I was always under the impression that crystal was more or less a necessity in IPA, to add exactly the kind of residual sweetness that Steele cautions against. Far be it from me to disagree with him, because he literally wrote the book on IPA, and Stone’s selection of great IPAs speaks for itself. I’ve deduced that Mr. Steele practices what he preaches, and the grain bill for Enjoy By IPA – a beer he had significant creative control over as head brewer – contained little, if any, crystal malt.
It was that sweetness of crystal malt that I was expecting to find in Enjoy By IPA and missing (well, maybe not “missing”, because the beer was spectacular). I incorrectly identified it as a lack of melanoidin flavor, when it was actually a lack of caramel flavor.

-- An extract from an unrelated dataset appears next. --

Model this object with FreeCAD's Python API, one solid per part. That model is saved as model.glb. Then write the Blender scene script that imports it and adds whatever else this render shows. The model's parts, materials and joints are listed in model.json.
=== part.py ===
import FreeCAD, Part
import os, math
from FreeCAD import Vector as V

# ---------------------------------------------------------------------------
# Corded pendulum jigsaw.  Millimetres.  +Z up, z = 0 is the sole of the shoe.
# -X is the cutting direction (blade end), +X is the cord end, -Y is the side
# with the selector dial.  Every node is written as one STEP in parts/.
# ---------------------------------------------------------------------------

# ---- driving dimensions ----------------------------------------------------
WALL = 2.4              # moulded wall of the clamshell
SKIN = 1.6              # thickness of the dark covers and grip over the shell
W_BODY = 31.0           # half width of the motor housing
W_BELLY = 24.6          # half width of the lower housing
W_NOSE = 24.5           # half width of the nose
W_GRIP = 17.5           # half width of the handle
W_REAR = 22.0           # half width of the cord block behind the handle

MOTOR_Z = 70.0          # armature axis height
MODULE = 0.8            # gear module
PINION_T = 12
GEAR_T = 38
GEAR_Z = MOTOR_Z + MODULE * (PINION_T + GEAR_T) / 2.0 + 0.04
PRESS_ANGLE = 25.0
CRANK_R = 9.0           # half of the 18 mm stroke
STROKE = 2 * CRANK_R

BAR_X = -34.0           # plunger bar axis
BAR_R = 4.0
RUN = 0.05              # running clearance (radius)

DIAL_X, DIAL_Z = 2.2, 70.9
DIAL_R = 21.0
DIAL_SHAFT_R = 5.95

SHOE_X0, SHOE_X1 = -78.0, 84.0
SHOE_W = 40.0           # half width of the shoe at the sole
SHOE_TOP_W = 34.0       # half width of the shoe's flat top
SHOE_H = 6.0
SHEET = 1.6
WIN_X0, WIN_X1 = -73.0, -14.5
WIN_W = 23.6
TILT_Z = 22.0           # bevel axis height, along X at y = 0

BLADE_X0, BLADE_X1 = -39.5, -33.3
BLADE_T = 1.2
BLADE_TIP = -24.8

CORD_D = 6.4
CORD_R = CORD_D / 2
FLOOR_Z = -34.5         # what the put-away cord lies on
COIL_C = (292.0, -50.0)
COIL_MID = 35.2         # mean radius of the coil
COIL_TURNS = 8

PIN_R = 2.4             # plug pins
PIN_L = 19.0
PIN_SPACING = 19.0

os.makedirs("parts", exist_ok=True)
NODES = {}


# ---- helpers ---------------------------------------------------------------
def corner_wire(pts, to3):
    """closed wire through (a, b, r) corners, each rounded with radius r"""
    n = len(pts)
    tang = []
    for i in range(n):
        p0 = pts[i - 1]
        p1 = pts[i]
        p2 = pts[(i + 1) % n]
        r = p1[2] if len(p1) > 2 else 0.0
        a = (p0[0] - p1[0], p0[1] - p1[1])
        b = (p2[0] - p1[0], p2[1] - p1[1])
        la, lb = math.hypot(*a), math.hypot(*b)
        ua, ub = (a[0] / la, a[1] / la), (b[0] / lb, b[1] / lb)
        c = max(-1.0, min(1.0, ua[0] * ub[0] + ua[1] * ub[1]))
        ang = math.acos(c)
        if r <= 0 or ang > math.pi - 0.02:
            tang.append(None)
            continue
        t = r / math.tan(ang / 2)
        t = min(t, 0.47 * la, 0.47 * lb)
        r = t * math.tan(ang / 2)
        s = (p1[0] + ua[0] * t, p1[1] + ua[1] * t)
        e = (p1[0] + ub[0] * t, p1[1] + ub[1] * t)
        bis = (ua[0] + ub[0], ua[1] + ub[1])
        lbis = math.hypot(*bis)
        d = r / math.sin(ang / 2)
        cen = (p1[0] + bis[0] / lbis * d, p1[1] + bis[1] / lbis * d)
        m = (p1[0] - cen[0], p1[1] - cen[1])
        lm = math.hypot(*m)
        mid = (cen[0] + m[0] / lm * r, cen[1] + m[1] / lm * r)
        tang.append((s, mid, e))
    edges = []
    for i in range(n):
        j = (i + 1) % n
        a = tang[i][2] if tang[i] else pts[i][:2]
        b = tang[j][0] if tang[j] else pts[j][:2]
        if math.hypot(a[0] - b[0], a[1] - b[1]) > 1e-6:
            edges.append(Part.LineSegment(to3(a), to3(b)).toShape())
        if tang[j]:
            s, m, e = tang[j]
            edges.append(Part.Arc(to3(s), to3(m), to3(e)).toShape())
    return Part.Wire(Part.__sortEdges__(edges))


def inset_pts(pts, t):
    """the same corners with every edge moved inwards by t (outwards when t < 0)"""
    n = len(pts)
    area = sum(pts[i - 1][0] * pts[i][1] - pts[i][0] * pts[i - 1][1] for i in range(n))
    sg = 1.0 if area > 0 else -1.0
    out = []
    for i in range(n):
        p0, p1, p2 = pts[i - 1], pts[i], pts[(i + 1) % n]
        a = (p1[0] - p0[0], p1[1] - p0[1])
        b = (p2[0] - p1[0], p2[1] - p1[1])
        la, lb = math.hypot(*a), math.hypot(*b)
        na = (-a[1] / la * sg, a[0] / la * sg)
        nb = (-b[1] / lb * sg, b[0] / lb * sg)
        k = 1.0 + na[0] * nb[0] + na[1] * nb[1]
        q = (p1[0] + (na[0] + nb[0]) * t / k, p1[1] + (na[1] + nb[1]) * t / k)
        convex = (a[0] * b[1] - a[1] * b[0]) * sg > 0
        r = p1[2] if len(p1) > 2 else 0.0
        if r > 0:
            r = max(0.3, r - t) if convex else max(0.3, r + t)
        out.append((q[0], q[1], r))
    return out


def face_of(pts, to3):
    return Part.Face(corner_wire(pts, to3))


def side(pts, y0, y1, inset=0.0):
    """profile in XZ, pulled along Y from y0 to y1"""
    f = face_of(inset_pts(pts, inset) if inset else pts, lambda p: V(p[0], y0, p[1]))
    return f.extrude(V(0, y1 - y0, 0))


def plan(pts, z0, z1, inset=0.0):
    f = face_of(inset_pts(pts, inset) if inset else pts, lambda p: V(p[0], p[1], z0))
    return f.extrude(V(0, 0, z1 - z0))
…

Caramel flavors come from using stewed, sugary crystal malts (also known as caramel malts; surprise, surprise) in beer. Melanoidins, on the other hand, are the toasty flavors associated with German beers that one gets from decoction mashing and boiling malts such as Vienna and Munich.
Assuming Enjoy By IPA had Munich in its grain bill and not crystal – as per Steele’s own advice – what I was probably tasting was melanoidin. Or at least a subtle, barely detectable background of melanoidin that allowed the hops to take center stage; as opposed to caramel flavors competing with hops for the spotlight in the name of balancing bitter and sweet.
Maybe that’s exactly what Mitch Steele realized, leading him to his decree. If so, I like his style; and I’m going to learn from it. My last IPA had 1 pound of crystal malts compared to 1.5 pounds of Munich, a 2:3 ratio. How much better would the hops taste if I changed that 8 oz of crystal and 2 pounds of Munich (1:4)? Or only 4 oz of crystal (1:8)?
The real tragedy is that December 21 has come and gone, and I won’t be able to find Enjoy By 12.21.12 IPA again. If I do, it’ll be past date. It seems kind of heretical to drink a beer called “Enjoy By 12.21.12” after the date on the label, doesn’t it?
This will be my last post of the year. Happy new year from the Zyme Lord, and I’ll see you in 2013.